Third, Biggest Loser host Alison Sweeney appeared on Ellen DeGeneres' Halloween episode to discuss how she deals with her children's Halloween candy.

I will say this about the "Switch Witch" and I invite people to agree or disagree with me. I very much disagree with labeling foods as "bad" or "good" and I believe that Alison's approach causes her children to believe that candy is "bad". I think that certain foods are healthier than others, but I don't think anyone should start believing that any food (in moderation) is completely off limits. Feel free to post your comments below

In closing, with my resolve to live a healthy and fitness-filled lifestyle, I tend to be lukewarm about candy. I don't deny myself candy, but I also know that I'd MUCH rather have a nice pasta dinner than a few candy bars. Or, if I do want a sweet, I'd much rather have one of the gourmet bon-bons that the Manfriend and I picked up from a chocolate class we took at 2 Chicks With Chocolate yesterday.

That being said, I'm not condemning anyone who IS enjoying the fruits of Halloween.

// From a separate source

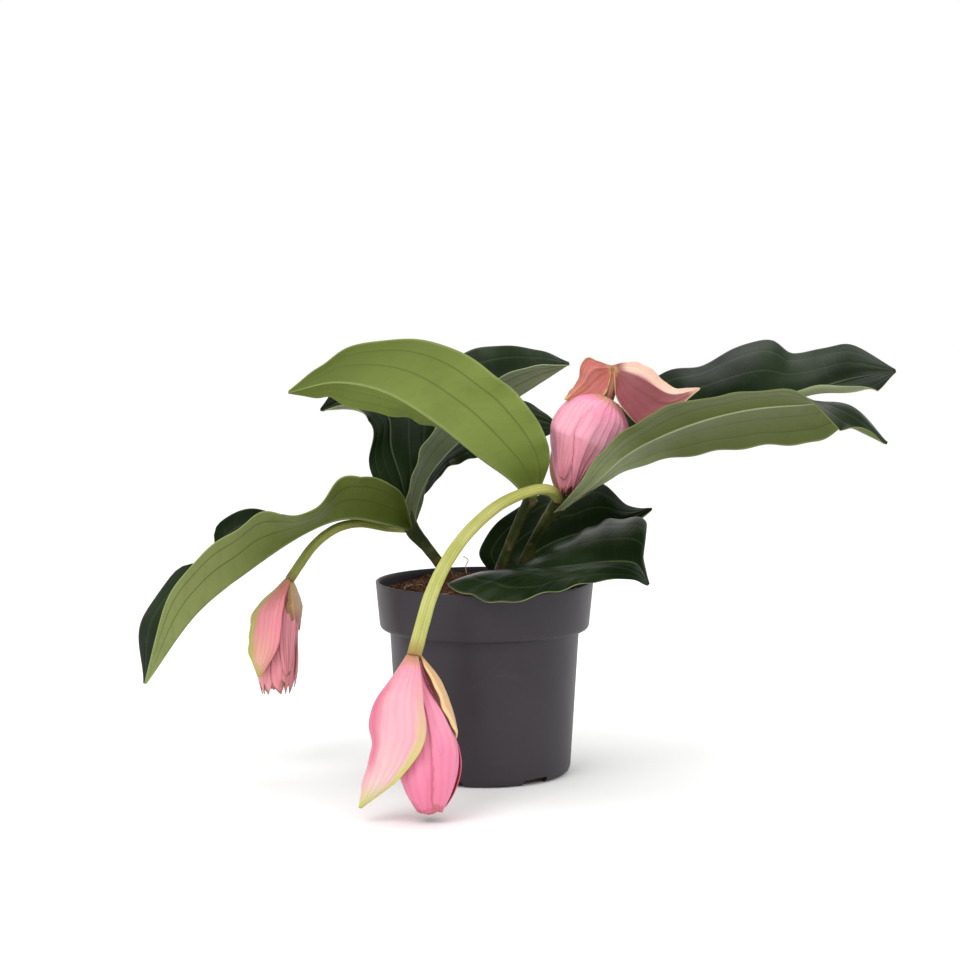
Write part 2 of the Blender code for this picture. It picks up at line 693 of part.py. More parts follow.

Frankly, It's one night of the year so Snickers on, good friends.


  1. My candy tastes have certainly "evolved" as I've gotten older (hellooooo dark chocolate!), but I remember the thrill of tossing that bag full of candy out on my bed and dividing the treasure into "good" and "bad," which of course had nothing to do with health at all. I think it's a fun holiday and shouldn't be relegated to a "teaching" moment. The danger for adults might be the neverending candy bowl at work, but we can easily say "no thanks." I say amen to Snickering on and let kids have all the fun they want!!

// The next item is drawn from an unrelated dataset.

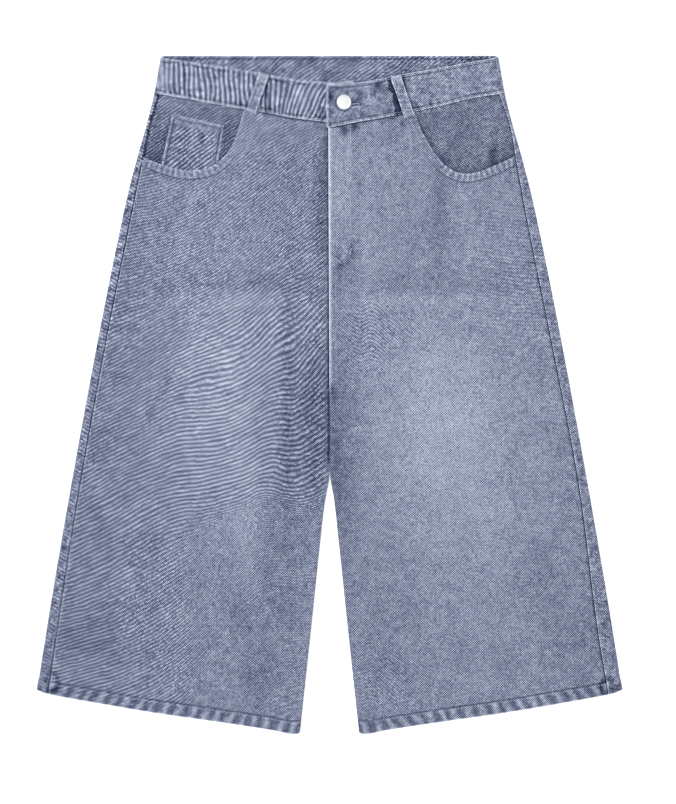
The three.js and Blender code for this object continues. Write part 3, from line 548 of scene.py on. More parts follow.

  2. 1) I couldn't figure out why Self magazine translating X calories into workout time to burn X calories is controversial. Assuming accurate counts (definitely an assumption, but without evidence to the contrary, let's assume Self is accurate), it's just transmitting publicly available information in a different way and giving readers another tool by which to make their own decisions. I think that mandating food manufacturers and restaurants to post calorie counts in terms of work out minutes is a terrible idea, but a magazine doing it? Fine.

    3) Again, I didn't see how the concept of offering the kids to trade in candy for a toy, e.g. a practical application of the lesson of immediate vs. long-term gratification is controversial. It's actually a very good lesson and nice to see a celebrity actively parenting her own children rather than preaching to the rest of the world's parents how to raise their children for a change. I didn't think she was sending the message that candy is bad at all. The message that I thought she was telling her kids is "yes, candy is really tasty and tempting, but you could get something even better".

    The controversial part of the clip were the costumes. Sweeney telling her kids whom to dress up as and Ellen's costume. 'Nuff said.

    2) This woman is a bully, plain and simple. If she was actually motivated by a public health desire to reduce childhood obesity, she would have just not handed out candy. No one has to celebrate Halloween and no one has to provide candy to trick or treaters (I certainly didn't, but then again, I wasn't home). But she wanted to hurt parents and children that she deemed overweight, she wanted to harass and embarrass them publicly under the veil of "it takes a village", and she wanted to get in the news. She is a bully and I'd love to see the parents of one of the kids she bullied take her to court for harassment. I think a good lawyer could make a strong case for it.